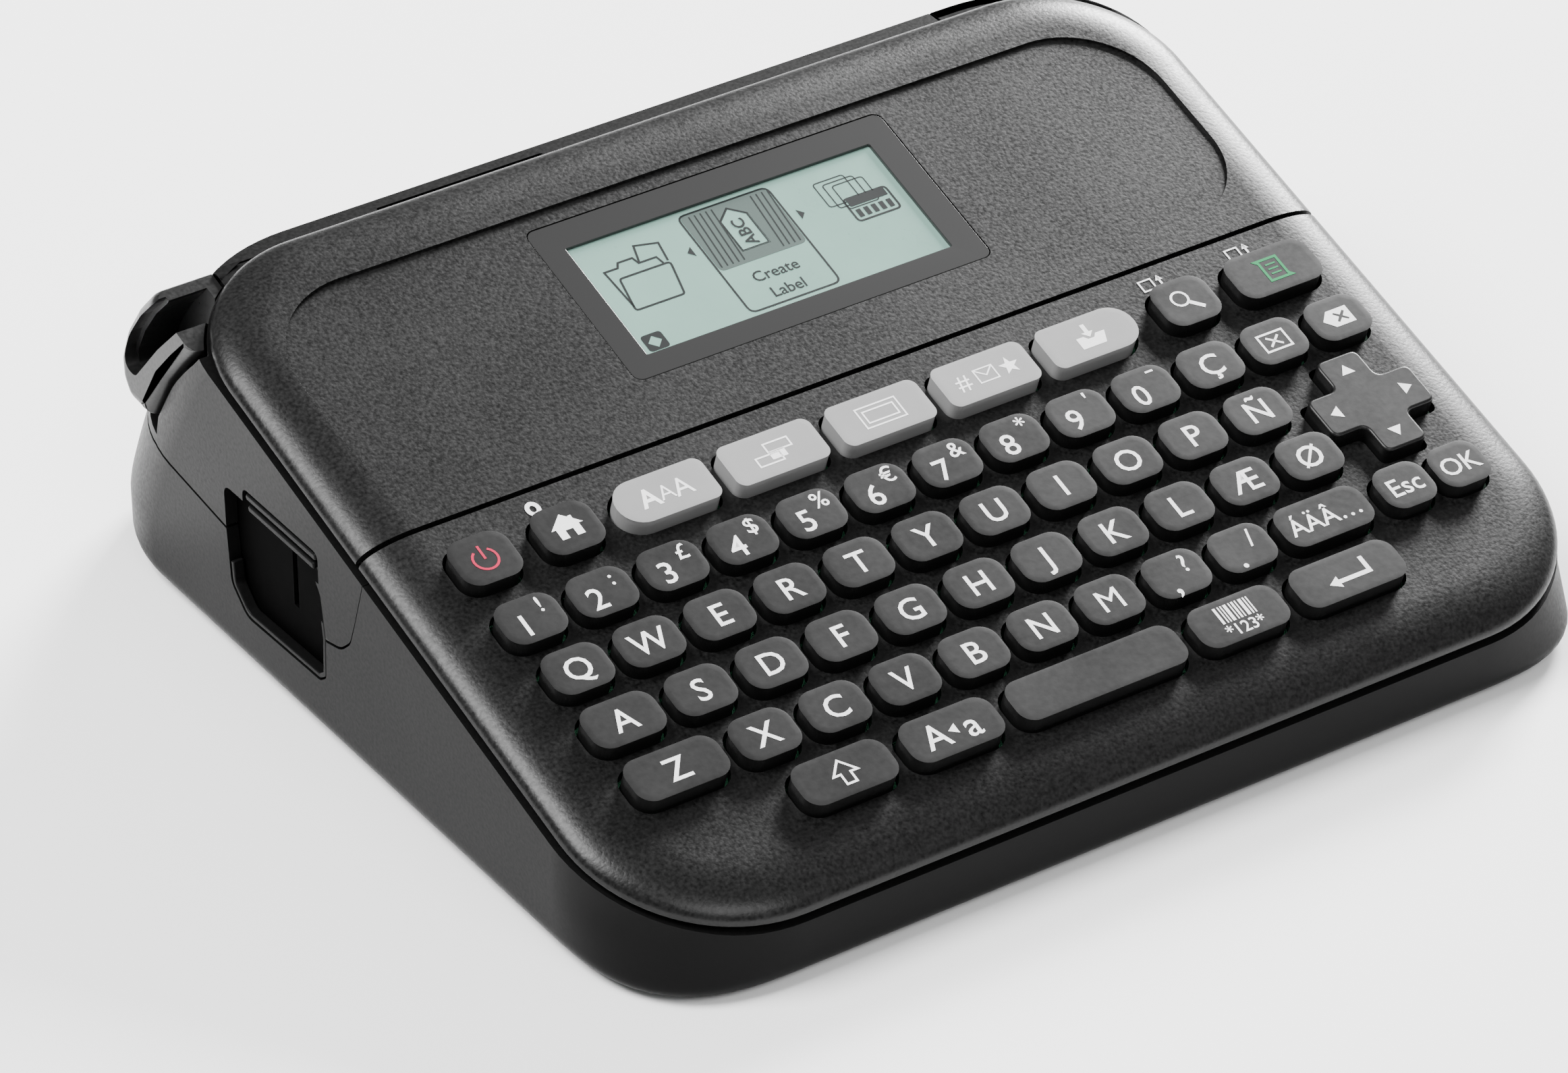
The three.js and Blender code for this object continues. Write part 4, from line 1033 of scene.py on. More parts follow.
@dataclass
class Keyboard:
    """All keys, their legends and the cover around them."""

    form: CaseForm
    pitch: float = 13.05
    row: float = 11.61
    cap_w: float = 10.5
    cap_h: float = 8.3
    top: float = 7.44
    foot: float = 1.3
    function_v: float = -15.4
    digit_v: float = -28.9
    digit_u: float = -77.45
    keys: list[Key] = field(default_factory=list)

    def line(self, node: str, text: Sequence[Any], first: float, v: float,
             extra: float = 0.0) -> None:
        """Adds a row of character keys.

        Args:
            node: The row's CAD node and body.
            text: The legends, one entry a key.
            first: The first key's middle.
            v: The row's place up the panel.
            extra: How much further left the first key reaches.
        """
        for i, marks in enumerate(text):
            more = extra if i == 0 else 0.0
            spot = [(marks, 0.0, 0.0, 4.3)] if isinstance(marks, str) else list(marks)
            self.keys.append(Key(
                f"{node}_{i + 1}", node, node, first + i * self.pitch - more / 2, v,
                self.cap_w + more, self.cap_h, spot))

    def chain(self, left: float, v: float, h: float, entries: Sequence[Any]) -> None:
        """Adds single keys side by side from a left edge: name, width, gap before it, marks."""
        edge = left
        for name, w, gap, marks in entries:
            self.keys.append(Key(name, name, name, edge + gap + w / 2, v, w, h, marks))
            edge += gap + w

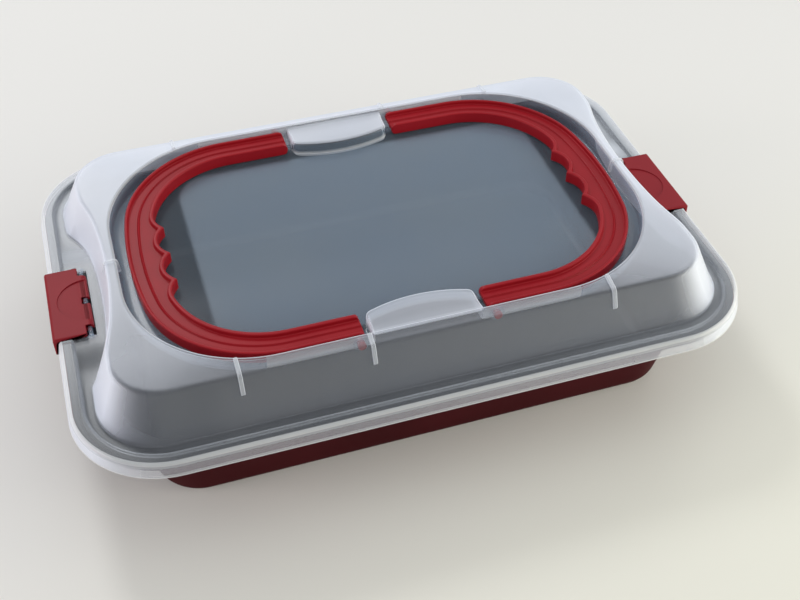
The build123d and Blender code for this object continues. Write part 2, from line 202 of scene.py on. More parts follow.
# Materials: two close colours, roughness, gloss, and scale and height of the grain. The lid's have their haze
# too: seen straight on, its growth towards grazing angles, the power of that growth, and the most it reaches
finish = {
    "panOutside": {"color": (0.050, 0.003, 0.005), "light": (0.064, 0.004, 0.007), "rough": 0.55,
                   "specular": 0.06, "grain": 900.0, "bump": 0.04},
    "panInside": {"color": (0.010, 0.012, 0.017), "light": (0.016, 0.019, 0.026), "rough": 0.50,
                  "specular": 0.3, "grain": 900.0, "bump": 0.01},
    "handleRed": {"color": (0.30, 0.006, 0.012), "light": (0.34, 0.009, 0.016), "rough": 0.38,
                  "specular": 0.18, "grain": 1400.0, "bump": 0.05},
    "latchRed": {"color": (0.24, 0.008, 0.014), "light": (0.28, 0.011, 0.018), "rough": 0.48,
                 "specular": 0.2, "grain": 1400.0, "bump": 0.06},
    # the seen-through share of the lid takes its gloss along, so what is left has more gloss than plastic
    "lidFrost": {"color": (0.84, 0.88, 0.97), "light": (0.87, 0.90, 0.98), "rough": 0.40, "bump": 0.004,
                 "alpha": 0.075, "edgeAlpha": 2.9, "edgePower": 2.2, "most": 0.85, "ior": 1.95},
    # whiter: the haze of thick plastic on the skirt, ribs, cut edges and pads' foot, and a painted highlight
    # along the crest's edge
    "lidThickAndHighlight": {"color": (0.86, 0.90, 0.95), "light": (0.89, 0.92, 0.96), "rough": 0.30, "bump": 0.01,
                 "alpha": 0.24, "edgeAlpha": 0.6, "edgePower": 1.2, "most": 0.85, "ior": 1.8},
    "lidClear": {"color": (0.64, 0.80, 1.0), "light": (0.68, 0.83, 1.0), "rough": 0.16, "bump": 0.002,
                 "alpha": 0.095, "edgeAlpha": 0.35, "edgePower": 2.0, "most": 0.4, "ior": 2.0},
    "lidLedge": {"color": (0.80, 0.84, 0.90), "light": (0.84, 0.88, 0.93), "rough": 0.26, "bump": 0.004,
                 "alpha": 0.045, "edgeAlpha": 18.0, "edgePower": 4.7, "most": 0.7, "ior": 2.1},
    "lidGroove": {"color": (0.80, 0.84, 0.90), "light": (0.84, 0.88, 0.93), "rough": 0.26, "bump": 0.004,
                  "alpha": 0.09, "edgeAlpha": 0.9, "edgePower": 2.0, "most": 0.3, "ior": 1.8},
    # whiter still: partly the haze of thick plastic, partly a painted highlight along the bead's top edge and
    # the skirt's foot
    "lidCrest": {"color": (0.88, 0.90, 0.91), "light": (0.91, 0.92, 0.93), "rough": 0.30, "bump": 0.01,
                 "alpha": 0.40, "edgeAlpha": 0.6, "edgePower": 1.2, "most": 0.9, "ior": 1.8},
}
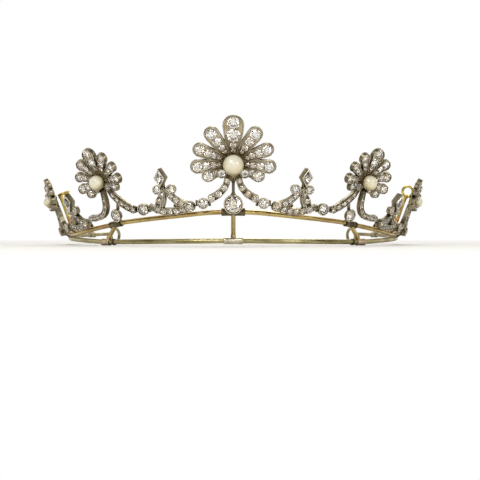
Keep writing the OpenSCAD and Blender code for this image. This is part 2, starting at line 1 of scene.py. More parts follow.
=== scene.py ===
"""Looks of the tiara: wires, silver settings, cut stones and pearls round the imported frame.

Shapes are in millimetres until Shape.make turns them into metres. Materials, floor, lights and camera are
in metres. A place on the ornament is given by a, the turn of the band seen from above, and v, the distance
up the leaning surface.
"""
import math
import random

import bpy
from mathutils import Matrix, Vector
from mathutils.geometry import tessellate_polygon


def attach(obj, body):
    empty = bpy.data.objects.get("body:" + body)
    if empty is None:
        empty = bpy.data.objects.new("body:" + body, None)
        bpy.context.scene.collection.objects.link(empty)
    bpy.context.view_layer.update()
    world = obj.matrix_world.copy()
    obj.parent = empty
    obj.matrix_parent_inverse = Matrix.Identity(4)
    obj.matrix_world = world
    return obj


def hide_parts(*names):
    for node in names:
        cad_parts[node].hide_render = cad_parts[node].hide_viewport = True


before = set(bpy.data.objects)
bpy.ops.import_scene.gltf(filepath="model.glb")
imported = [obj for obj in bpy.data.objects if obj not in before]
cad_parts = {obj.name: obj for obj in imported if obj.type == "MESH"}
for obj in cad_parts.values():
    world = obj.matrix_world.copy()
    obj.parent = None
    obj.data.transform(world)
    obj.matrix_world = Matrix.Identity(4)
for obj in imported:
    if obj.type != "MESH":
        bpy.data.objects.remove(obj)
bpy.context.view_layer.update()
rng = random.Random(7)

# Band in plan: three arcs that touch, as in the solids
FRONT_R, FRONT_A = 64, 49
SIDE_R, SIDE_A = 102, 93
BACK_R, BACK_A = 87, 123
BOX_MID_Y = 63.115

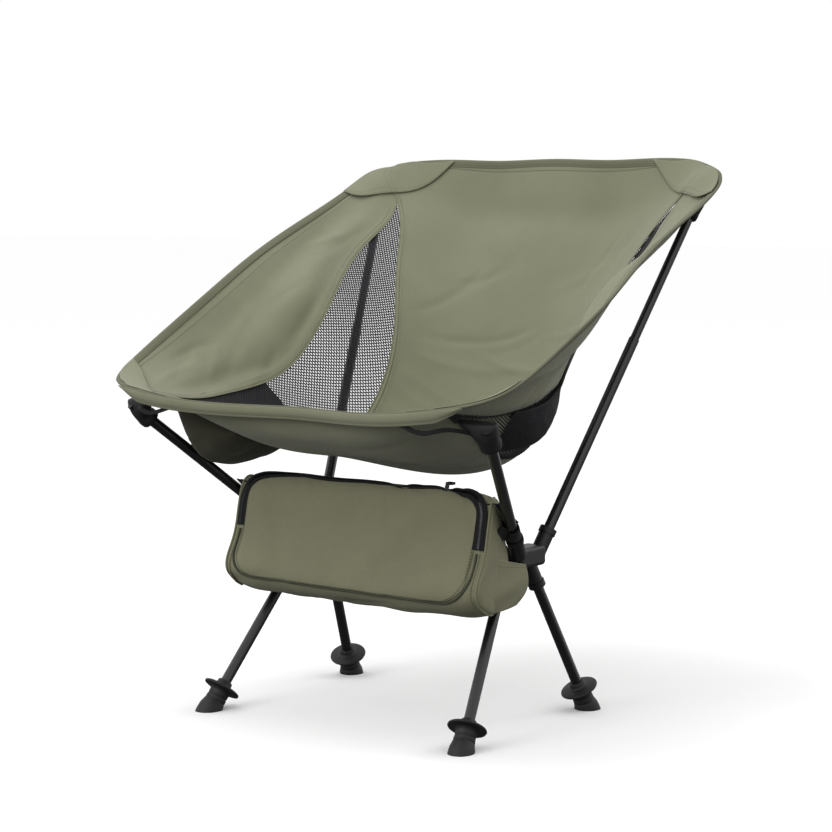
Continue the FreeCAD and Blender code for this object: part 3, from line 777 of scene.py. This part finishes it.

-------------------------

* _Exercise directions_: Give the material above again, word for word.

* _Finished task_:
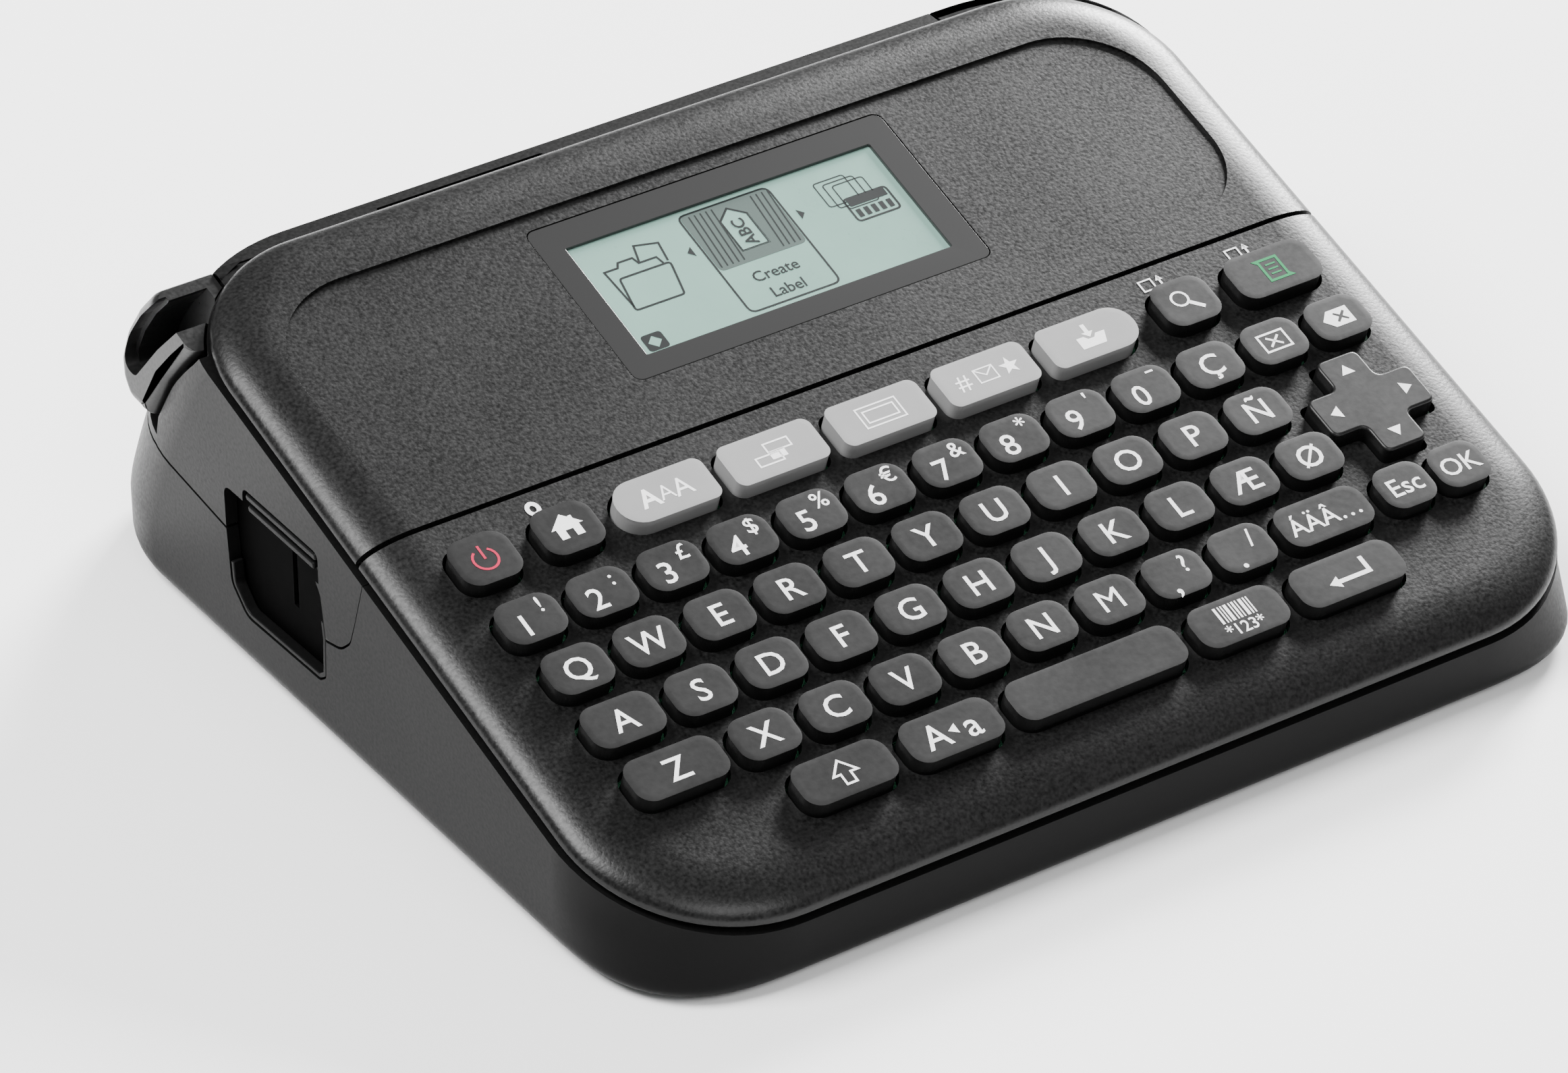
The three.js and Blender code for this object continues. Write part 4, from line 1033 of scene.py on. More parts follow.
@dataclass
class Keyboard:
    """All keys, their legends and the cover around them."""

    form: CaseForm
    pitch: float = 13.05
    row: float = 11.61
    cap_w: float = 10.5
    cap_h: float = 8.3
    top: float = 7.44
    foot: float = 1.3
    function_v: float = -15.4
    digit_v: float = -28.9
    digit_u: float = -77.45
    keys: list[Key] = field(default_factory=list)

    def line(self, node: str, text: Sequence[Any], first: float, v: float,
             extra: float = 0.0) -> None:
        """Adds a row of character keys.

        Args:
            node: The row's CAD node and body.
            text: The legends, one entry a key.
            first: The first key's middle.
            v: The row's place up the panel.
            extra: How much further left the first key reaches.
        """
        for i, marks in enumerate(text):
            more = extra if i == 0 else 0.0
            spot = [(marks, 0.0, 0.0, 4.3)] if isinstance(marks, str) else list(marks)
            self.keys.append(Key(
                f"{node}_{i + 1}", node, node, first + i * self.pitch - more / 2, v,
                self.cap_w + more, self.cap_h, spot))

    def chain(self, left: float, v: float, h: float, entries: Sequence[Any]) -> None:
        """Adds single keys side by side from a left edge: name, width, gap before it, marks."""
        edge = left
        for name, w, gap, marks in entries:
            self.keys.append(Key(name, name, name, edge + gap + w / 2, v, w, h, marks))
            edge += gap + w

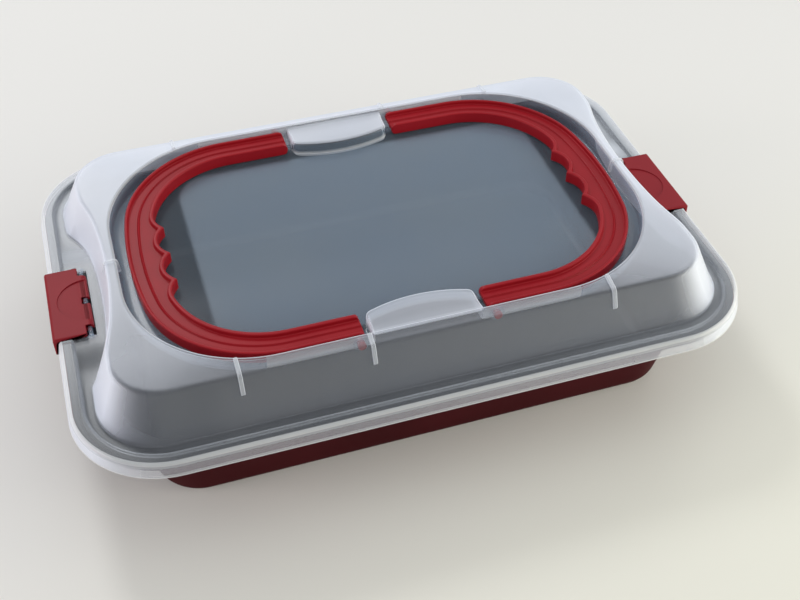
The build123d and Blender code for this object continues. Write part 2, from line 202 of scene.py on. More parts follow.
# Materials: two close colours, roughness, gloss, and scale and height of the grain. The lid's have their haze
# too: seen straight on, its growth towards grazing angles, the power of that growth, and the most it reaches
finish = {
    "panOutside": {"color": (0.050, 0.003, 0.005), "light": (0.064, 0.004, 0.007), "rough": 0.55,
                   "specular": 0.06, "grain": 900.0, "bump": 0.04},
    "panInside": {"color": (0.010, 0.012, 0.017), "light": (0.016, 0.019, 0.026), "rough": 0.50,
                  "specular": 0.3, "grain": 900.0, "bump": 0.01},
    "handleRed": {"color": (0.30, 0.006, 0.012), "light": (0.34, 0.009, 0.016), "rough": 0.38,
                  "specular": 0.18, "grain": 1400.0, "bump": 0.05},
    "latchRed": {"color": (0.24, 0.008, 0.014), "light": (0.28, 0.011, 0.018), "rough": 0.48,
                 "specular": 0.2, "grain": 1400.0, "bump": 0.06},
    # the seen-through share of the lid takes its gloss along, so what is left has more gloss than plastic
    "lidFrost": {"color": (0.84, 0.88, 0.97), "light": (0.87, 0.90, 0.98), "rough": 0.40, "bump": 0.004,
                 "alpha": 0.075, "edgeAlpha": 2.9, "edgePower": 2.2, "most": 0.85, "ior": 1.95},
    # whiter: the haze of thick plastic on the skirt, ribs, cut edges and pads' foot, and a painted highlight
    # along the crest's edge
    "lidThickAndHighlight": {"color": (0.86, 0.90, 0.95), "light": (0.89, 0.92, 0.96), "rough": 0.30, "bump": 0.01,
                 "alpha": 0.24, "edgeAlpha": 0.6, "edgePower": 1.2, "most": 0.85, "ior": 1.8},
    "lidClear": {"color": (0.64, 0.80, 1.0), "light": (0.68, 0.83, 1.0), "rough": 0.16, "bump": 0.002,
                 "alpha": 0.095, "edgeAlpha": 0.35, "edgePower": 2.0, "most": 0.4, "ior": 2.0},
    "lidLedge": {"color": (0.80, 0.84, 0.90), "light": (0.84, 0.88, 0.93), "rough": 0.26, "bump": 0.004,
                 "alpha": 0.045, "edgeAlpha": 18.0, "edgePower": 4.7, "most": 0.7, "ior": 2.1},
    "lidGroove": {"color": (0.80, 0.84, 0.90), "light": (0.84, 0.88, 0.93), "rough": 0.26, "bump": 0.004,
                  "alpha": 0.09, "edgeAlpha": 0.9, "edgePower": 2.0, "most": 0.3, "ior": 1.8},
    # whiter still: partly the haze of thick plastic, partly a painted highlight along the bead's top edge and
    # the skirt's foot
    "lidCrest": {"color": (0.88, 0.90, 0.91), "light": (0.91, 0.92, 0.93), "rough": 0.30, "bump": 0.01,
                 "alpha": 0.40, "edgeAlpha": 0.6, "edgePower": 1.2, "most": 0.9, "ior": 1.8},
}
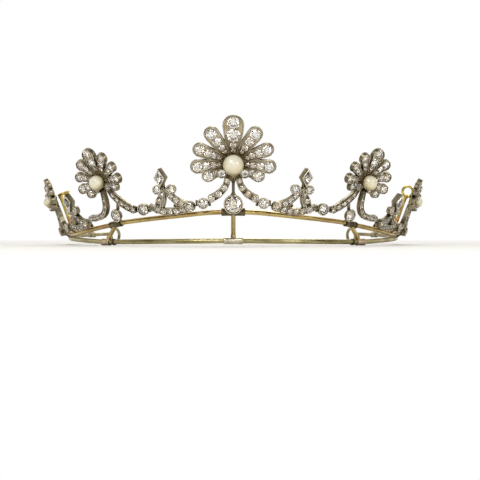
Keep writing the OpenSCAD and Blender code for this image. This is part 2, starting at line 1 of scene.py. More parts follow.
=== scene.py ===
"""Looks of the tiara: wires, silver settings, cut stones and pearls round the imported frame.

Shapes are in millimetres until Shape.make turns them into metres. Materials, floor, lights and camera are
in metres. A place on the ornament is given by a, the turn of the band seen from above, and v, the distance
up the leaning surface.
"""
import math
import random

import bpy
from mathutils import Matrix, Vector
from mathutils.geometry import tessellate_polygon


def attach(obj, body):
    empty = bpy.data.objects.get("body:" + body)
    if empty is None:
        empty = bpy.data.objects.new("body:" + body, None)
        bpy.context.scene.collection.objects.link(empty)
    bpy.context.view_layer.update()
    world = obj.matrix_world.copy()
    obj.parent = empty
    obj.matrix_parent_inverse = Matrix.Identity(4)
    obj.matrix_world = world
    return obj


def hide_parts(*names):
    for node in names:
        cad_parts[node].hide_render = cad_parts[node].hide_viewport = True


before = set(bpy.data.objects)
bpy.ops.import_scene.gltf(filepath="model.glb")
imported = [obj for obj in bpy.data.objects if obj not in before]
cad_parts = {obj.name: obj for obj in imported if obj.type == "MESH"}
for obj in cad_parts.values():
    world = obj.matrix_world.copy()
    obj.parent = None
    obj.data.transform(world)
    obj.matrix_world = Matrix.Identity(4)
for obj in imported:
    if obj.type != "MESH":
        bpy.data.objects.remove(obj)
bpy.context.view_layer.update()
rng = random.Random(7)

# Band in plan: three arcs that touch, as in the solids
FRONT_R, FRONT_A = 64, 49
SIDE_R, SIDE_A = 102, 93
BACK_R, BACK_A = 87, 123
BOX_MID_Y = 63.115

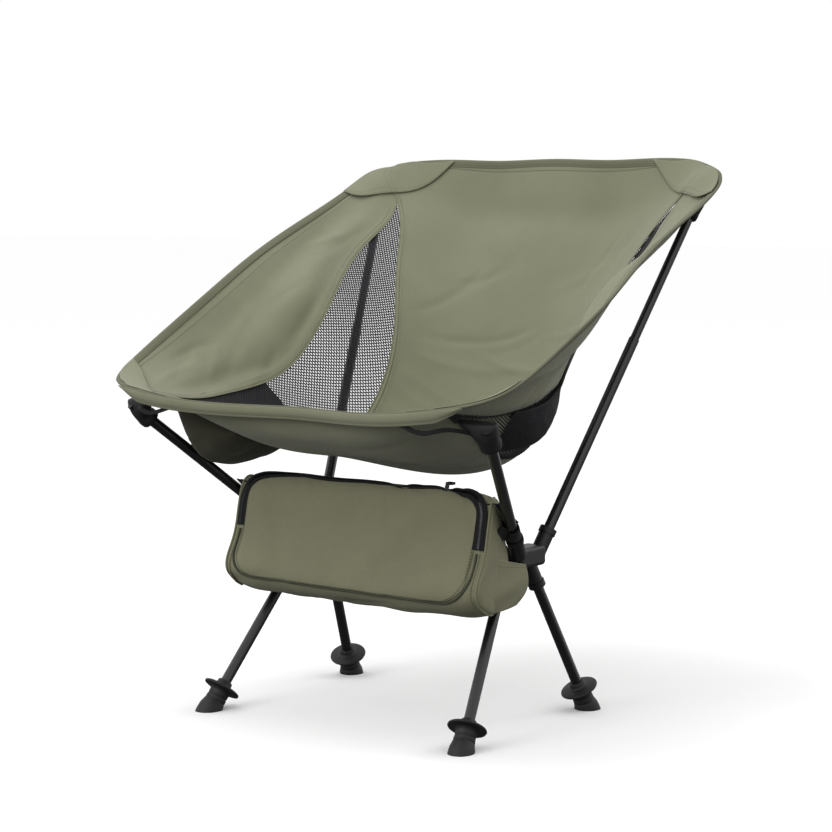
Continue the FreeCAD and Blender code for this object: part 3, from line 777 of scene.py. This part finishes it.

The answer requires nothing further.